1. Rapamycin (rapa) inhibited tumor initiation in Adenomatous polyposis coli gene (Apc)-deficient mouse intestinal epithelial cells, and enhanced survival in a mouse intestinal tumorigenesis model.
2. Translational elongation through the mTORC1 signaling pathway in Apc-deficient cells was identified as the mechanism targeted by such rapa treatment.
Evidence Rating Level: 1 (Excellent)
Study Rundown: APC, encoded by the Apc gene, is a tumor suppressor commonly inactivated in colorectal cancer, resulting in uncontrolled proliferation of the intestinal epithelium. The protein complex mechanistic target of rapamycin (mTORC1) is also involved in cell growth and proliferation, and is inhibited by the drug, rapa. This study investigated the efficiency and mechanism of Apc-deficient tumor growth inhibition by rapa treatment.
Following a wound to the mouse epithelium, rapa inhibited abnormal tissue proliferation without affecting healthy surrounding intestinal tissues. When researchers targeted Apc deletion to specific intestinal cells, they were able to drive Apc-deficient intestinal tumor initiation and growth. Treatment with rapa inhibited tumor growth in these mice, resulting in 100% survival of the treatment group. In a separate study, researchers implanted adenoma tumors into mice, and subsequently began treatment with rapa. They found the majority of the treatment group survived, while all control animals perished within five days of tumor implantation. When analyzed, the tumors in the treatment group were significantly reduced in size. Interestingly, when rapa treatment was halted, tumors appeared to return, suggesting tumor-initiating cells remained despite treatment. Researchers went on to establish that this inhibition of mTORC1 with rapa, was effectively inhibiting translational elongation through the mTORC1–S6K–eEF2K–eEF2 axis.
This work identified one cell-cycle regulating protein (Cyclin D3) affected by the increased translational elongation resulting from Apc deletion. Identification of other affected proteins and their contribution to proliferation may provide insight into further therapeutic targets. This study’s exciting findings suggest clinically approved drugs, such as rapa, may be useful for treatment of early colorectal cancer or at-risk patients.

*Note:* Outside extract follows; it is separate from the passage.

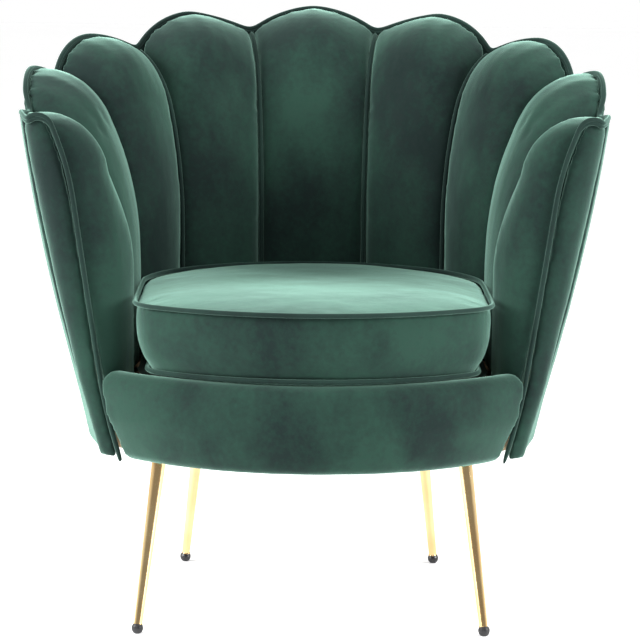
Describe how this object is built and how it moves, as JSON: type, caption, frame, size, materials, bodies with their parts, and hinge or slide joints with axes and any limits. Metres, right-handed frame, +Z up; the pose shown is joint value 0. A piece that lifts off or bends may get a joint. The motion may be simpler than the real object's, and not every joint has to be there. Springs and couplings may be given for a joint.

In-Depth [animal study]: Researchers separately used Apc-deletion or an intestinal challenge model in mice to investigate the role of mTORC1 in abnormal intestinal proliferation. In a challenge model, mice were exposed to damaging gamma-irradiation, which drives subsequent intestinal Wnt-dependent regeneration. Following irradiation, regeneration was evaluated by counting the size and number of viable intestinal crypts. The number of regenerating crypts was reduced in rapa-treated mice or raptor (Rptor, a component of mTORC1) conditional knockout (CKO) mice compared to wild type mice (p < 0.02). Abnormal cell proliferation in Apc-deficient mice also appeared decreased by rapa treatment or Rptor deletion.
The effect of rapa on tumor initiation and growth was assessed with a murine model for intestinal tumorigenesis using Apc-deficient stem cells. Forty days after treatment with rapa, mice with targeted Apc-deletion remained tumor free and exhibited 100% survival. Researchers implanted established Apc-deficient adenomas in mice, and subsequently treated with rapa. Sixty percent of the treatment group survived at 30 days compared to none of the control group (p < 0.001). When rapa treatment was removed, signs of intestinal neoplasia were observed.
The effect of mTROC1 loss on protein translation was assessed. Polysomes were decreased in Apc-deficient cells compared to wild type and Apc/Rptor-deficient intestinal epithelial cells. In vitro intestinal crypt cultures labeled with radioactive methionine/cysteine, and the harringtonine run-off assay identified higher levels of protein synthesis and translational elongation in Apc-deficient cells compared to wild type cells. Using numerous knockout or mutant mice strains, inhibition of eEF2K was identified as the key component downstream of mTROC1 responsible for intestinal proliferation after Apc loss.